The issue for me is not whether GOD can accept that you might be in a relationship with a ''non-believer'' (eek horrible expression!), but whether YOU can.

Wednesday, 1 August 2012

building a present, creating a past

New relationships are awesome right!? It's SO much fun to find out about someone, to learn their stories and share your own.  To meet new friends and find new interests, and discover things and people in common.

Someone recently commented to me that their (newish) relationship had taken what seemed to be, a very long time to evolve.  To ''bed in'' was actually the expression used.  The rationale being that no matter how much you might want to establish and secure yourself into a relationship, the process can't be rushed.  It's going to take as long as it is going to take, and trying to hurry things along won't make an iota of difference.
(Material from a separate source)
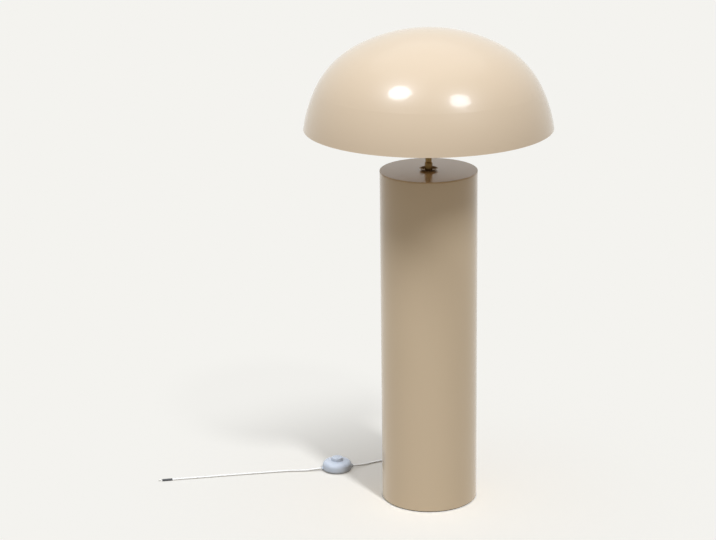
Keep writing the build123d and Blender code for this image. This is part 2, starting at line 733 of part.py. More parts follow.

Which I guess means that the concept of creating memories is going to take a fair amount of time too - two people come together with pretty much no idea of who the other was pre-meeting, and there's a process there too - of learning about the others history, and trying to piece together a past that you might be completely unfamiliar with.

But with lots of talking, and meeting of friends, and poring over photograph albums, you can usually get a better picture of the person who existed before you knew they did.  And on top of that history, you get to add some shared stuff.

And so, with each passing day - and date - or conversation, or shared experience, a little history is made.  You start having ''remember when'' conversations.  You start to create a frame of reference that includes the start of your relationship.  Until finally there is a present which is real, and burgeoning with possibility.  And eventually the sum of those experiences start to create a past that you both shared in.